To create art out of something as bleak as war takes immense talent, and the widely celebrated playwright and director Sasha Denisova did just that with her production “The Gaaga.” Through a collection of first-person interviews with Ukrainian refugees and officials, Denisova shows the audience the reality of wartime through the eyes of the protagonist, known simply as “The Girl.” This phantasmagoria, as it’s called, is dark, funny and beautiful.

The U.S. premiere of “The Gaaga” — which translates to “The Hague” — is on June 2, but audiences worldwide can view the performance virtually with the help of the Arlekin Players Theater and the zero-G Virtual Theater Lab. Sasha Denisova, playwright and co-director, joined GBH’s All Things Considered host Arun Rath to discuss how the production came to be. Sasha was joined by cast member Darya Denisova (no relation) to help translate.

Arun Rath: How long did it take to conduct the immense amount of research that went into writing this play?

Sasha Denisova, as translated by Darya Denisova: It took [Sasha] about two months, but she kept editing and writing the play in Poland, where she went to when the war started. So — somewhat — two months. She had talked to British lawyers and people in Europe.

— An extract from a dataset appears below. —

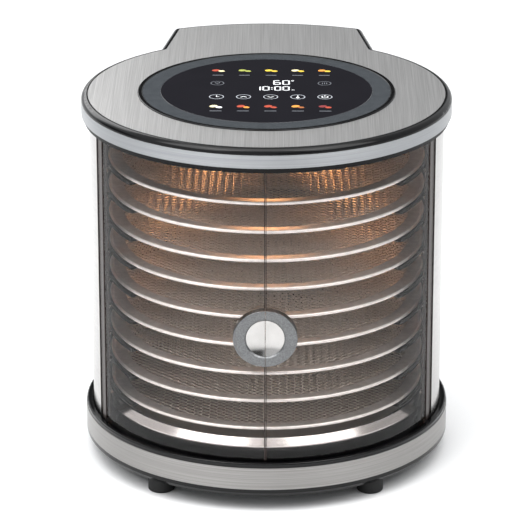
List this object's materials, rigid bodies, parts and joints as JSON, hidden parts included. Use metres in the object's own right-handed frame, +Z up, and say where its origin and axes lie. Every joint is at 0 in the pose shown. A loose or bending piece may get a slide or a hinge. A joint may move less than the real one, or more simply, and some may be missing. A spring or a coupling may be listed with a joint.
{
  "type": "food dehydrator",
  "caption": "Drum-shaped countertop food dehydrator with two curved glass doors, stacked round mesh trays, a rear air duct and a touch panel on top.",
  "frame": {"origin": "middle of the outline's box in plan, on the surface the feet stand on", "axes": "+Z up, -Y towards the glass doors at the front, +X towards the right-hand door as seen from the front"},
  "size_m": [0.38, 0.443, 0.3869],
  "materials": {
    "black_plastic": "satin moulded black plastic",
    "brushed_steel": "stainless steel with a fine straight brush",
    "rubber": "soft black rubber",
    "screw_steel": "plain steel",
    "polished_steel": "bright rolled stainless steel",
    "black_steel": "satin black paint",
    "gloss_black": "high gloss black",
    "gloss_bezel": "gloss blue-grey",
    "black_glass": "back-printed black glass",
    "circuit_board": "green laminate",
    "lamp_lens": "frosted lens",
    "galvanised_steel": "dull galvanised steel",
    "heater_steel": "heat-darkened steel sheath",
    "motor_steel": "grey motor can",
    "clear_glass": "clear toughened glass",
    "dark_trim": "dark bronze-black",
    "dark_seal": "soft dark magnetic seal",
    "brushed_nickel": "turned satin",
    "mirror_steel": "mirror polish",
    "woven_steel": "woven stainless wire"
  },
  "bodies": {
    "case": {"base_moulding": "black_plastic", "base_band": "brushed_steel", "base_cover": "black_plastic", "feet": "rubber", "case_screws": "screw_steel", "floor_pan": "polished_steel", "rear_shell": "polished_steel", "rear_cover": "black_plastic", "inner_liner": "polished_steel", "door_posts": "black_steel", "tray_runners": "black_plastic", "hinge_pins": "screw_steel", "head_housing": "black_plastic", "head_band": "brushed_steel", "head_rim": "gloss_black", "top_plate": "brushed_steel", "panel_trim": "gloss_black", "panel_bezel": "gloss_bezel", "panel_glass": "black_glass", "control_board": "circuit_board", "display_module": "gloss_black", "chamber_lamp": "lamp_lens", "fan_shroud": "galvanised_steel", "fan_guard": "galvanised_steel", "heater_element": "heater_steel", "motor_bracket": "galvanised_steel", "fan_motor": "motor_steel", "thermal_cutout": "motor_steel", "power_board": "circuit_board", "power_inlet": "black_plastic"},
    "left_door": {"door_glass_left": "clear_glass", "hinge_rail_left": "dark_trim", "door_seal_left": "dark_seal", "handle_half_left": "brushed_nickel", "handle_dish_left": "mirror_steel"},
    "right_door": {"door_glass_right": "clear_glass", "hinge_rail_right": "dark_trim", "door_seal_right": "dark_seal", "handle_half_right": "brushed_nickel", "handle_dish_right": "mirror_steel"},
    "fan": {"fan_impeller": "galvanised_steel", "fan_shaft": "screw_steel"},
    "tray_1": {"tray_frame_1": "polished_steel", "tray_mesh_1": "woven_steel"},
    "tray_2": {"tray_frame_2": "polished_steel", "tray_mesh_2": "woven_steel"},
    "tray_3": {"tray_frame_3": "polished_steel", "tray_mesh_3": "woven_steel"},
    "tray_4": {"tray_frame_4": "polished_steel", "tray_mesh_4": "woven_steel"},
    "tray_5": {"tray_frame_5": "polished_steel", "tray_mesh_5": "woven_steel"},
    "tray_6": {"tray_frame_6": "polished_steel", "tray_mesh_6": "woven_steel"},
    "tray_7": {"tray_frame_7": "polished_steel", "tray_mesh_7": "woven_steel"},
    "tray_8": {"tray_frame_8": "polished_steel", "tray_mesh_8": "woven_steel"},
    "tray_9": {"tray_frame_9": "polished_steel", "tray_mesh_9": "woven_steel"}
  },
  "joints": [
    {"name": "left_door_hinge", "type": "hinge", "parent": "case", "child": "left_door", "pos_m": [-0.16604, -0.09707, 0.206], "axis": [0, 0, -1], "range_deg": [0, 110]},
    {"name": "right_door_hinge", "type": "hinge", "parent": "case", "child": "right_door", "pos_m": [0.16604, -0.09707, 0.206], "axis": [0, 0, 1], "range_deg": [0, 110]},
    {"name": "fan_spin", "type": "hinge", "parent": "case", "child": "fan", "pos_m": [0, 0.169, 0.205], "axis": [0, 1, 0], "continuous": true},
    {"name": "tray_1_slide", "type": "slide", "parent": "case", "child": "tray_1", "axis": [0, -1, 0], "range_m": [0, 0.0135]},
    {"name": "tray_2_slide", "type": "slide", "parent": "case", "child": "tray_2", "axis": [0, -1, 0], "range_m": [0, 0.0135]},
    {"name": "tray_3_slide", "type": "slide", "parent": "case", "child": "tray_3", "axis": [0, -1, 0], "range_m": [0, 0.0135]},
    {"name": "tray_4_slide", "type": "slide", "parent": "case", "child": "tray_4", "axis": [0, -1, 0], "range_m": [0, 0.0135]},
    {"name": "tray_5_slide", "type": "slide", "parent": "case", "child": "tray_5", "axis": [0, -1, 0], "range_m": [0, 0.0135]},
    {"name": "tray_6_slide", "type": "slide", "parent": "case", "child": "tray_6", "axis": [0, -1, 0], "range_m": [0, 0.0135]},
    {"name": "tray_7_slide", "type": "slide", "parent": "case", "child": "tray_7", "axis": [0, -1, 0], "range_m": [0, 0.0135]},
    {"name": "tray_8_slide", "type": "slide", "parent": "case", "child": "tray_8", "axis": [0, -1, 0], "range_m": [0, 0.0135]},
    {"name": "tray_9_slide", "type": "slide", "parent": "case", "child": "tray_9", "axis": [0, -1, 0], "range_m": [0, 0.0135]}
  ]
}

Rath: How much comes from your own experience?

Denisova: The central character, “The Girl” in the play, is very personal to Sasha. There was a prototype — the real girl who was writing those diaries — but they never met in person. Sasha feels very, very personally connected with that central character. She’s been talking to people and connected to two people in Mariupol when all the horrors happened there last spring.

This character, this girl’s character, has a lot of Sasha’s character traits and portrays something very personal for Sasha. To some extent, this girl is Alice from Alice in Wonderland, where she finds herself in this horror kingdom as if she draws them. Sometimes they’re even funny, sometimes they may seem funny. They are her puppets in the world that she created.

Rath: I understand that there’s a kind of absurdism, a dark humor to this.

Denisova: It has a lot of dark humor and dark comedy is mixed in with documentary here, because a lot of the text is real quotes of these people: Putin, of course, and [Army General Sergei] Shoigu, who is the defense minister. Sasha uses a lot of the original texts and original interviews from what these people do on screens every single day in Russia.

Rath: I’m curious about the use of the term phantasmagoria. How does phantasmagoria apply?

Denisova: The phantasmagoria part here is that The Girl takes each character to the tribunal and creates a separate horror story for each of them. So, for instance, the phantasmagoria piece that — we’ll reveal a little bit of the show, so, spoiler alert — there is a character that is the head of the Chechen Republic in Russia. He will be tortured and interrogated by his own troops, and the comedic part of it is that they simply did not recognize him.

Rath: It sounds like you’ve taken your audience through a lot of very different and distinct but really extreme emotional states through the course of this.

Denisova: Sasha is combining and mixing different genres, and everything is kind of in a grotesque manner.

The production will be available virtually beginning June 8.